Now there might have been a parallel to the Jahwe formula and tetragram

 

     DAP CA

     PAD CA

 

     activity of hands DAB in the sky CA

     activity of feet PAD in the sky CA

 

This formula would have named the heavenly house wherein Jahwe had been active and moved around. DAP CA might have become Hebrew ‘tohu ‘wasteland, desert, emptiness’ while PAD CA would have become ‘bohu ‘chaos, emptiness, wasteland’, also Classical Arabic bahw for a wide vacant space (in Modern Arabic a hall), together Hebrew tohu vavohutohuwabohu’ … The supreme sky god also was the weather god, in the case of Jahwe a storm god, but also the god who made fields fertile with rain and sunshine. If this etymology holds, the sky of the chaotic weather, especially during a storm, would have been the original tohuwabohu.

 

     ShA.CA DhAG.CA  YHWH  10 5 6 5

 

     DAP.CA PAD.CA  DHBH  4 5 2 5   ??

 

The analogous tetragram could have been DHBH 4 5 2 5 (D from DAP and B a softened P from PAD). Add 5 and 5, thus you obtain 10; add 4 and 2, thus you obtain 6; and insert 5 and 5, thus you obtain 10 5 6 5 or YHWH.

 

Also the DHBH 4 5 2 5 tetragram could have had a geometrical version, the veiled holy of holies in the temple of Solomon in the shape of a vault, oriented from South to North

 

     base 28/7 or 4 measures (S-N)

     depth 14/7 or 2 measures (E-W)

     lateral heights 13/7 measures (S and N)
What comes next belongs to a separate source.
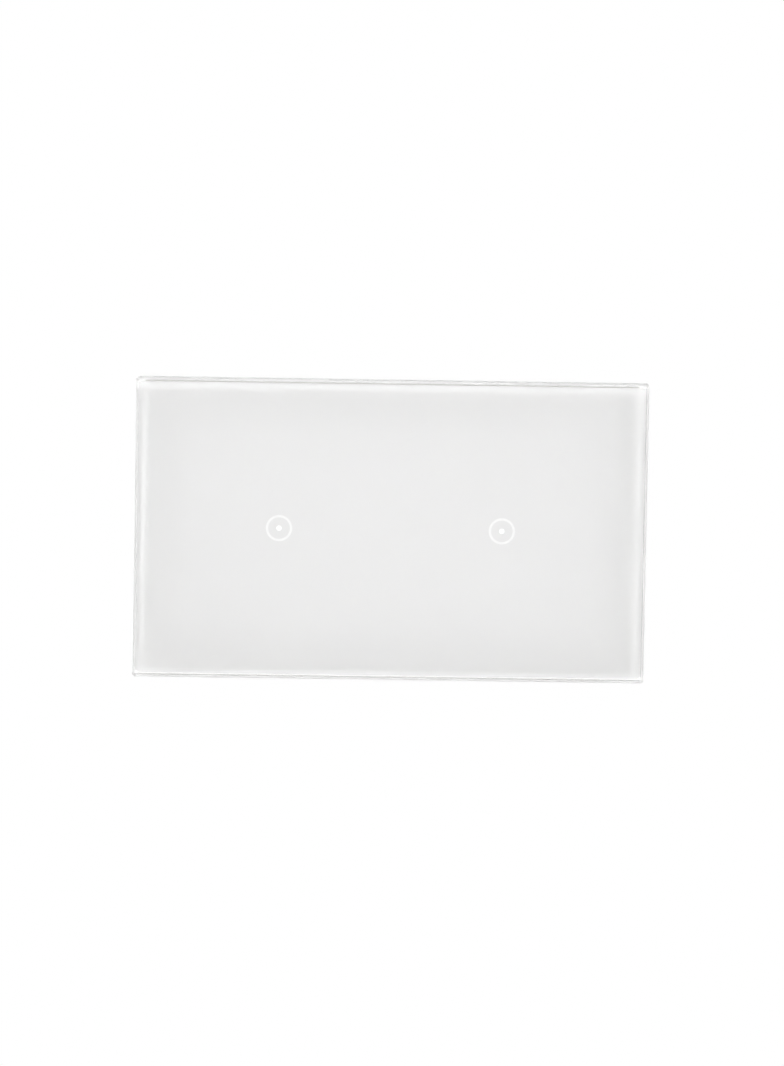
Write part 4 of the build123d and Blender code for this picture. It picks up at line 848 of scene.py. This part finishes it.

     middle height  27/7 measures (in between)

     semicircle 44/7 measures (from one end to the other)

     lateral height plus half the arc 13/7 + 22/7 = 35/7 or 5 measures

 

This could have been a model of Jahwe’s heavenly house, while the measure of the actual ‘house’ above Palestine might have been a divine mile (invented name). Qaneh ‘reed (stalk)’ was a measure of length, 2.7 meters. A divine mile could have been 36,000 qaneh or 97.2 kilometers. The heavenly house of Jahwe would then have covered the Sinai in the South, Judah in the Middle, and Israel in the North.

 

The above etymology of tohuwabohu goes along with the 2006 Magdalenian reading of the name of the Greek god Chaos, from CA NOS, the sky CA personified, with a mind NOS of his own. Genesis 1:2

 

     And the earth was without form, and void; and darkness was upon the face of the deep.

     And the spirit of God moved upon the face of the waters.

 

Here, tohuwabohu was translated into “without form, and void” – upon the face of the deep, upon the face of the waters, and the spirit of God moved in that wide empty space, a formless void that would have been given shape in the DHBH 4 5 2 5 model of Jahwe’s vault.